I have no idea how to fix the classfile. I use another hacky method to come over this problem. Create a placeholder package which has same interface as our target:
package _0__3__5__6__6__2__2__9__1__b_;
public class _2__5__4__e__4__4__9__5__7__1_ extends Object {
public int[] _a__f__8__d__e__a__1__c__9__3_;
public int[] _c__2__c__0__a__9__0__f__1__4_;
public _2__5__4__e__4__4__9__5__7__1_(String key) {
this._a__f__8__d__e__a__1__c__9__3_ = new int[52];
this._c__2__c__0__a__9__0__f__1__4_ = new int[52];
}
public void _3__0__7__8__8__0__f__9__6__9_(byte[] inp, int offInp, byte[] out, int offOut) {
}
public static int _1__6__7__e__5__4__f__7__a__b_(int a, int b) {
return 0;
}
}
After compiling our code, substitute spaces for _x_
back (See this script) and it will call the function I want.
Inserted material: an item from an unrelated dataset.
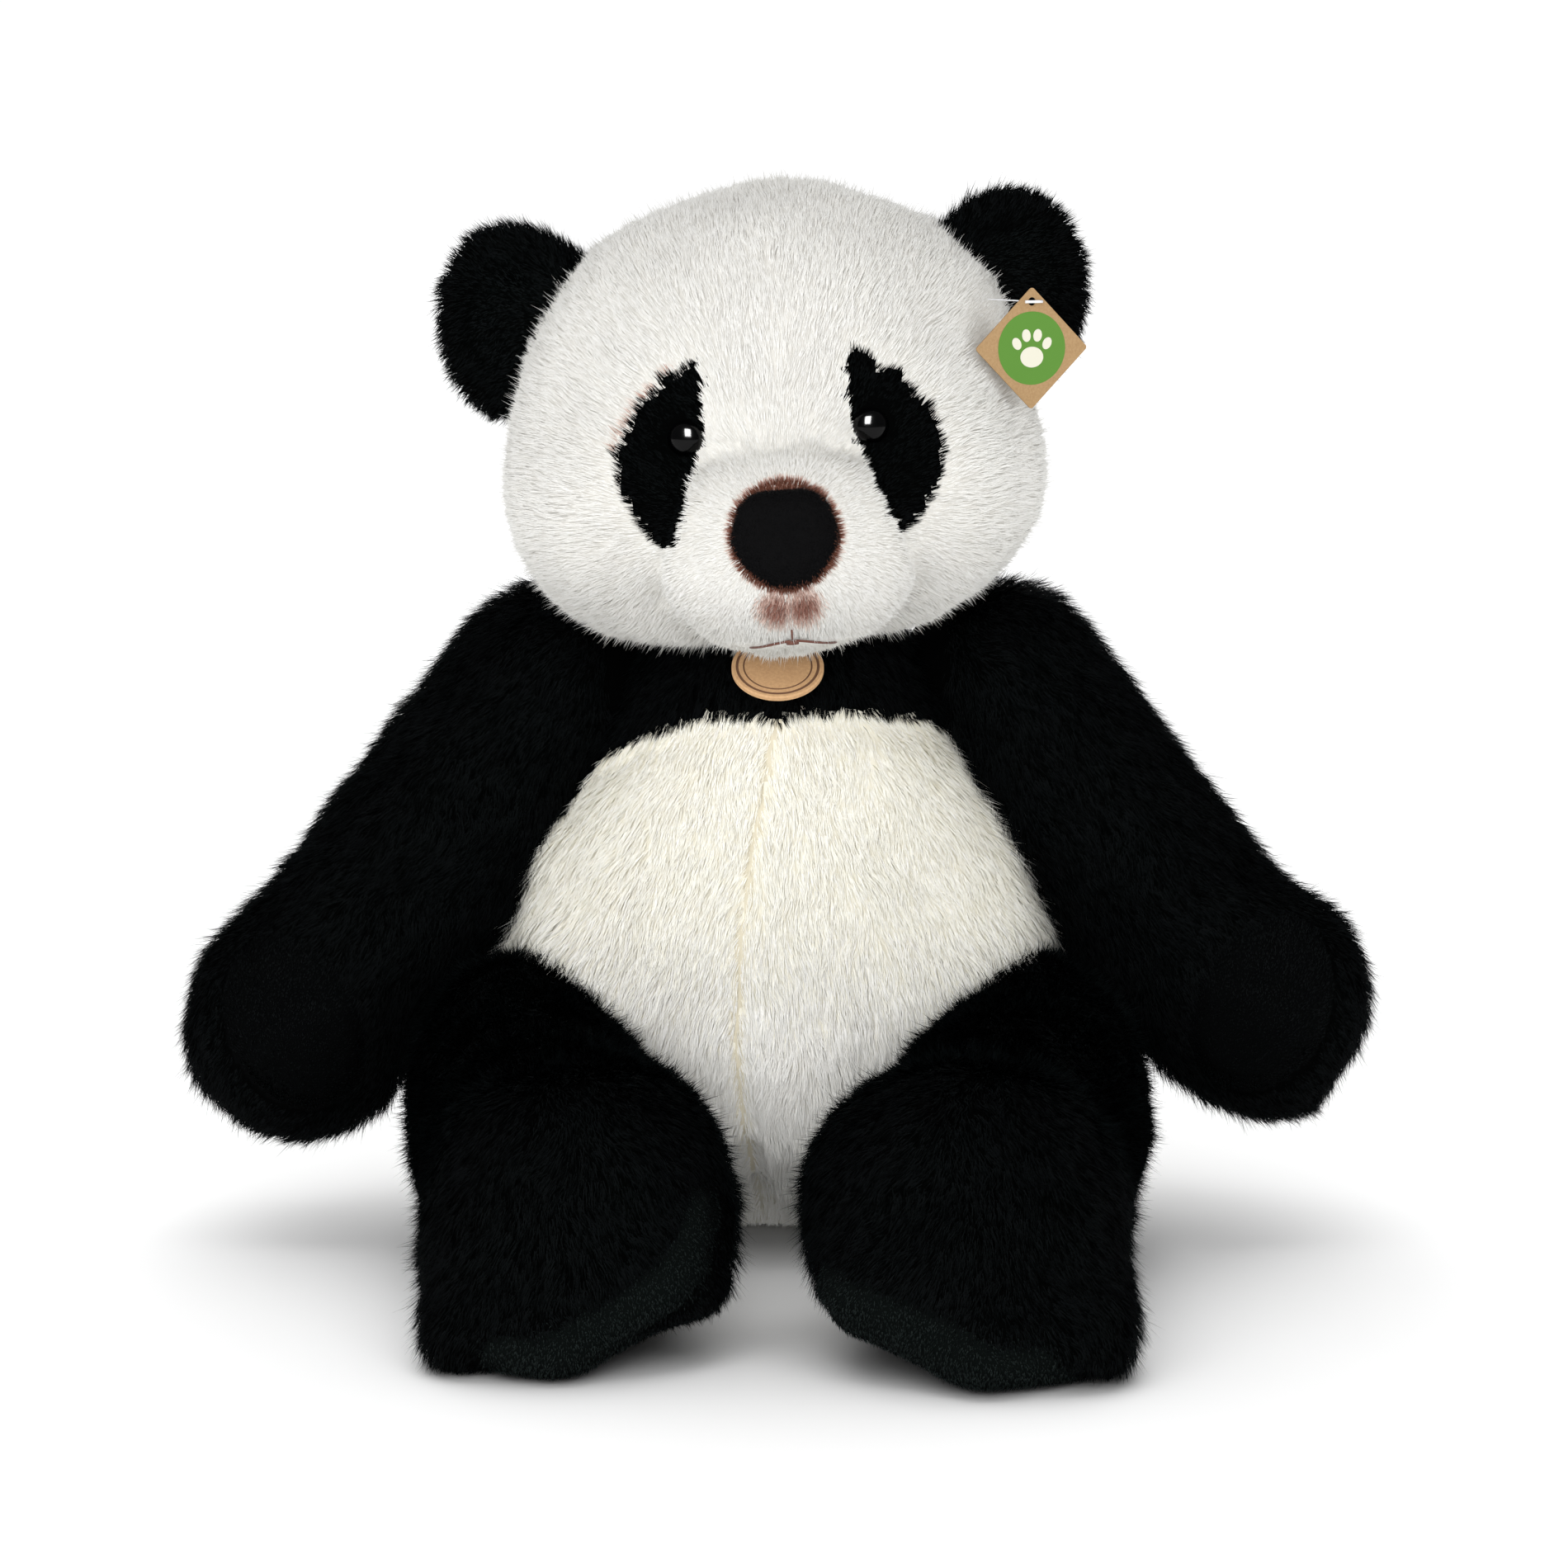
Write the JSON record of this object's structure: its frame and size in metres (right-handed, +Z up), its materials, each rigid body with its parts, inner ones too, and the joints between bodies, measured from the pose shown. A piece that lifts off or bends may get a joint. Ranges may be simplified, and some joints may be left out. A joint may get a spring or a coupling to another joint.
{
  "type": "plush panda",
  "caption": "Seated stuffed panda with long pile, safety eyes, felt nose, jointed soft head, ears, arms and legs, a hang tag and a chin medallion.",
  "frame": {"origin": "on the flat underside of the seat, below the middle of the body", "axes": "+Z up; the face looks along -Y; +X is to the right as seen from the front, which is the panda's own left. Left and right in names are as seen from the front"},
  "size_m": [0.5718, 0.4857, 0.508],
  "materials": {
    "white_plush": "long soft pile, ivory white",
    "black_plush": "long soft pile, black with a cool sheen",
    "short_pile": "short sheared pile, charcoal",
    "polyester_fill": "loose polyester fibre",
    "eye_plastic": "polished black",
    "washer_plastic": "moulded",
    "nose_felt": "brushed felt",
    "mouth_thread": "twisted thread",
    "bean_cloth": "plain woven cotton",
    "label_ribbon": "satin ribbon",
    "tag_kraft": "uncoated kraft board, printed disc",
    "medallion_wood": "kraft faced board, printed rings",
    "pin_plastic": "moulded"
  },
  "bodies": {
    "torso": {"chest_yoke": "black_plush", "belly_panel_left": "white_plush", "belly_panel_right": "white_plush", "back_panel_left": "white_plush", "back_panel_right": "white_plush", "seat_panel": "white_plush", "body_stuffing": "polyester_fill", "bean_bag": "bean_cloth", "tail_cover": "white_plush", "tail_stuffing": "polyester_fill", "care_label": "label_ribbon", "medallion_pin": "pin_plastic"},
    "neck": {"neck_gather": "black_plush"},
    "head": {"head_crown": "white_plush", "cheek_left": "white_plush", "cheek_right": "white_plush", "muzzle_cover": "white_plush", "chin_gusset": "white_plush", "eye_patch_left": "black_plush", "eye_patch_right": "black_plush", "head_stuffing": "polyester_fill", "eye_left": "eye_plastic", "eye_right": "eye_plastic", "eye_washer_left": "washer_plastic", "eye_washer_right": "washer_plastic", "nose_cover": "nose_felt", "nose_stuffing": "polyester_fill", "mouth_stitch": "mouth_thread", "tag_pin": "pin_plastic"},
    "hang_tag": {"tag_card": "tag_kraft"},
    "medallion": {"medallion_disc": "medallion_wood"},
    "ear_left": {"ear_front_left": "black_plush", "ear_back_left": "black_plush"},
    "arm_left": {"arm_cover_left": "black_plush", "palm_pad_left": "short_pile", "arm_stuffing_left": "polyester_fill"},
    "leg_left": {"leg_cover_left": "black_plush", "sole_pad_left": "short_pile", "leg_stuffing_left": "polyester_fill"},
    "ear_right": {"ear_front_right": "black_plush", "ear_back_right": "black_plush"},
    "arm_right": {"arm_cover_right": "black_plush", "palm_pad_right": "short_pile", "arm_stuffing_right": "polyester_fill"},
    "leg_right": {"leg_cover_right": "black_plush", "sole_pad_right": "short_pile", "leg_stuffing_right": "polyester_fill"}
  },
  "joints": [
    {"name": "neck_turn", "type": "hinge", "parent": "torso", "child": "neck", "pos_m": [0, -0.008, 0.338], "axis": [0, 0, 1], "range_deg": [-20, 20], "stiffness_Nm_per_rad": 2},
    {"name": "head_nod", "type": "hinge", "parent": "neck", "child": "head", "pos_m": [0, -0.008, 0.338], "axis": [1, 0, 0], "range_deg": [-20, 2], "stiffness_Nm_per_rad": 5},
    {"name": "ear_fold_right", "type": "hinge", "parent": "head", "child": "ear_right", "pos_m": [0.10066, -0.017, 0.4541], "axis": [-0.4384, 0, 0.8988], "range_deg": [-20, 20], "stiffness_Nm_per_rad": 0.05},
    {"name": "ear_fold_left", "type": "hinge", "parent": "head", "child": "ear_left", "pos_m": [-0.10652, -0.017, 0.43961], "axis": [-0.309, 0, -0.9511], "range_deg": [-20, 20], "stiffness_Nm_per_rad": 0.05},
    {"name": "arm_swing_left", "type": "hinge", "parent": "torso", "child": "arm_left", "pos_m": [-0.11, 0.008, 0.265], "axis": [-1, 0, 0], "range_deg": [-15, 75], "stiffness_Nm_per_rad": 1.2},
    {"name": "leg_swing_left", "type": "hinge", "parent": "torso", "child": "leg_left", "pos_m": [-0.125, -0.062, 0.071], "axis": [-1, 0, 0], "range_deg": [-20, 12], "stiffness_Nm_per_rad": 4},
    {"name": "arm_swing_right", "type": "hinge", "parent": "torso", "child": "arm_right", "pos_m": [0.11, 0.008, 0.265], "axis": [-1, 0, 0], "range_deg": [-15, 75], "stiffness_Nm_per_rad": 1.2},
    {"name": "leg_swing_right", "type": "hinge", "parent": "torso", "child": "leg_right", "pos_m": [0.125, -0.062, 0.071], "axis": [-1, 0, 0], "range_deg": [-20, 12], "stiffness_Nm_per_rad": 4},
    {"name": "hang_tag_swing", "type": "hinge", "parent": "head", "child": "hang_tag", "pos_m": [0.12, -0.074, 0.45899], "axis": [-0.3584, 0.9336, 0], "range_deg": [-12, 12]},
    {"name": "medallion_swing", "type": "hinge", "parent": "torso", "child": "medallion", "pos_m": [0, -0.06816, 0.29554], "axis": [0, 0.5736, -0.8191], "range_deg": [-12, 12]}
  ]
}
Now, I can start debugging my decryption algorithm, or simply call the library to decrypt the flag.
Discussion with author (@Solarwind)
- He use
acme
package for IDEA Cipher and didn't modify anything. I not sure which implementation is wrong. ButPyCrypto
had removed its IDEA code due to patent issue after version2.0.2
. - He tells me a interesting technique called
Java agent
to do instrumentation. java-deobfuscator
supports forstringer
, which has similar obfuscation techniques. You can refer to their code to understand the way of writing a deobfuscator.